Exercise task: Check each line of the material below for the string "with", then report how many lines have it, and nothing else.
........
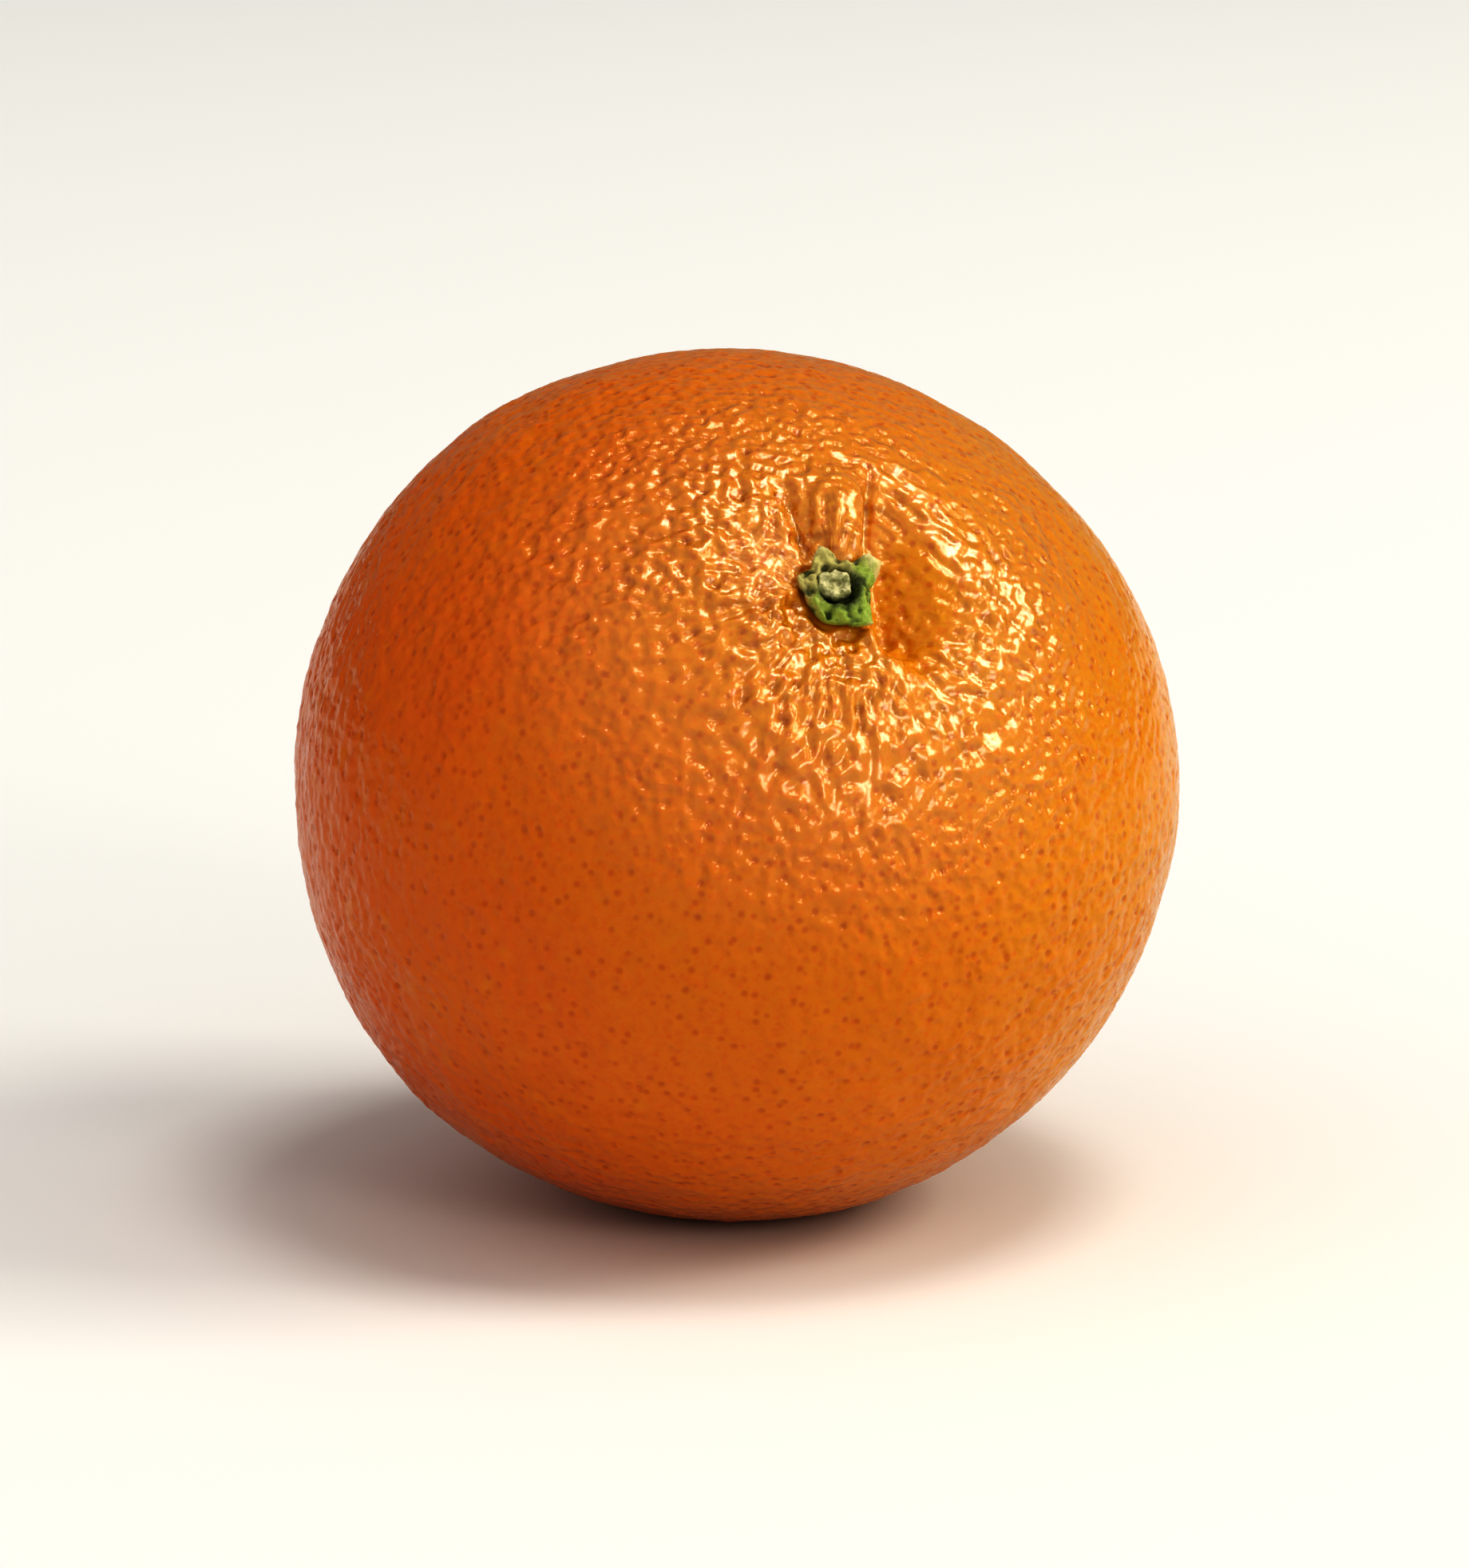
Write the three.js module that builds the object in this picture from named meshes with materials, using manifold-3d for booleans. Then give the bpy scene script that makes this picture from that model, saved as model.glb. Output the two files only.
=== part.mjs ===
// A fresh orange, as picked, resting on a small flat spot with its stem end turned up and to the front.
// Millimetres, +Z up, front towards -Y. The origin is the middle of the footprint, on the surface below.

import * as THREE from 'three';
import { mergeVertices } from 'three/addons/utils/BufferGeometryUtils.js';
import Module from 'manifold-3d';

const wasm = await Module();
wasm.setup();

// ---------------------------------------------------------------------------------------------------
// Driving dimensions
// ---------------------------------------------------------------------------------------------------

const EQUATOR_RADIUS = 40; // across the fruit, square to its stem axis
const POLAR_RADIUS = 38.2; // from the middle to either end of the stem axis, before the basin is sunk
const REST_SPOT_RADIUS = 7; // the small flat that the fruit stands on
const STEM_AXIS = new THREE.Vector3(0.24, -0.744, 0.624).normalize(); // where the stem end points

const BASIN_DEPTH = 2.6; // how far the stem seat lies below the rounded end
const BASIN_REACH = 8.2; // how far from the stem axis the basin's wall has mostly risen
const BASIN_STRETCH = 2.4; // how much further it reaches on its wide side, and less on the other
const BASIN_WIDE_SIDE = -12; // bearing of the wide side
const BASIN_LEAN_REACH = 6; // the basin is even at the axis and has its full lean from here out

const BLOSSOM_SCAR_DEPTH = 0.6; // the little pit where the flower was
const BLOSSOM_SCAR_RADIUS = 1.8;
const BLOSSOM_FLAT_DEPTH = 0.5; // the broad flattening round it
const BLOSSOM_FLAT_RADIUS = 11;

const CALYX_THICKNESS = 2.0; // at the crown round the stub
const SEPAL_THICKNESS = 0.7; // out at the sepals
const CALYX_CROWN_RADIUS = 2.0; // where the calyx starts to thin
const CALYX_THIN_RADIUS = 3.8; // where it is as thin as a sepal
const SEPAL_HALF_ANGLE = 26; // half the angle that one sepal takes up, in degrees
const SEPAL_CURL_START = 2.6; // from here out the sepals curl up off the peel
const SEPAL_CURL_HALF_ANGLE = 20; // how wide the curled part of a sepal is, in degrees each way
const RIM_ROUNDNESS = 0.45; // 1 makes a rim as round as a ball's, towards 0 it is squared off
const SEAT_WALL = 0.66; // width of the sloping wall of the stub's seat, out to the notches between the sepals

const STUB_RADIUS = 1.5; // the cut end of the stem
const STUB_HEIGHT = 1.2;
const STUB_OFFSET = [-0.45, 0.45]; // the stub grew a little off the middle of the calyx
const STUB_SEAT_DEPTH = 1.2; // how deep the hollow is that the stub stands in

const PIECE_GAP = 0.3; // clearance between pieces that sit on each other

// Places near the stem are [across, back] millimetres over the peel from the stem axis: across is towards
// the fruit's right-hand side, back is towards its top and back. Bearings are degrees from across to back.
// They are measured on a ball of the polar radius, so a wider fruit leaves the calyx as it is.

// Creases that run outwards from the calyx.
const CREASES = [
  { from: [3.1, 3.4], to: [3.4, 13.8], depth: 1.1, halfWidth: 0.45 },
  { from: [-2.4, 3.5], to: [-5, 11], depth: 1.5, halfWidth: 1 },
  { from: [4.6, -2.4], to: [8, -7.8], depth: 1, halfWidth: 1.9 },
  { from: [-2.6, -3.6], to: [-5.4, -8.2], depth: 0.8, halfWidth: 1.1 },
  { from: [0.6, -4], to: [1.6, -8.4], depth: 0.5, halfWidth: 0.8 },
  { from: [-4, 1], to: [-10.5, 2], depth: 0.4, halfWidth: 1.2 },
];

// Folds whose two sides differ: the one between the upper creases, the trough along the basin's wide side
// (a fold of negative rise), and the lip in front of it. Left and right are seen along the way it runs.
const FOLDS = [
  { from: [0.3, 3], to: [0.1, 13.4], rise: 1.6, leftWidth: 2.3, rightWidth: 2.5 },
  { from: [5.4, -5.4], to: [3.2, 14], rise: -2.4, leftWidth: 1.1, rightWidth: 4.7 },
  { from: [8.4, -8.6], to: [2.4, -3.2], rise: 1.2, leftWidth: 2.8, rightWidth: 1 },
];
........
Written response: 2